Don't obsess about what they're eating (You fed the toddler earlier, remember.) Do the minimum of reminding about manners and make the situation pleasant and fun for the ten minutes it may last. When the toddler leaves, you can have a more interesting conversation with any older kids (see my article on 50 great questions to ask your child to have a fabulous family discussion.
So what's a reasonable time period for a 2-3 year old to sit at the table? As long as the two or three year old wants to sit at the table. Seriously, if you want a stress-free meal, why would you force a toddler to sit at the table if they don't want to? And why would you create any power struggle that you don't have to with a toddler? And make them hate the very idea of dinner?
Of course, if you make it exciting that you all sit down together, then they will always sit with you initially, and how long it lasts will depend on your toddler, and how much you are willing to center your dinner around the toddler. I personally think it's great when they sit with you for five minutes and then leave, because husband and wife then get a few minutes to smile at each other and savor the moment without talking logistics! (Of course, your house is babyproofed, and the toddler is nearby.)

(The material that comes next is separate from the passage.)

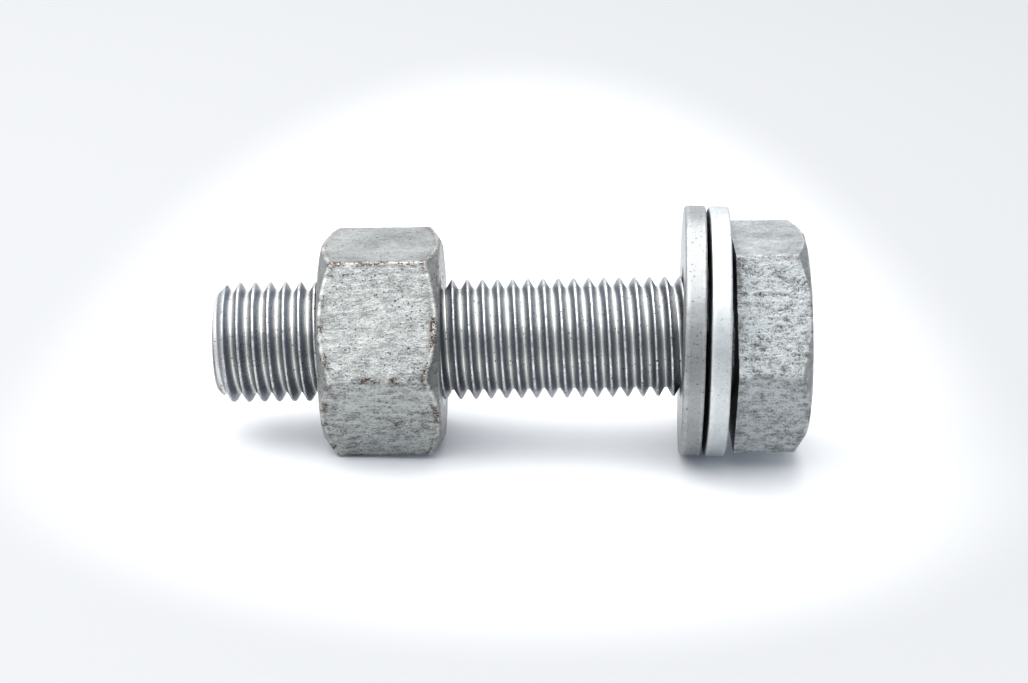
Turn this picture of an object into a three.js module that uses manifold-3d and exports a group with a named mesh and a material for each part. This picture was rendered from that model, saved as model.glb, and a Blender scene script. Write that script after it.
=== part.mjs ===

Bottom line: Invite your toddler to the table and make it enjoyable for her to be there. But lessen the stress on yourself by making sure she gets her nutritional needs met throughout the day and doesn't come to the table starving. Give her healthy food choices and let her decide how much to eat. In a few years, you'll be able to have wonderful discussions at family dinners. For now, let her leave when she's ready and enjoy the grown-up time!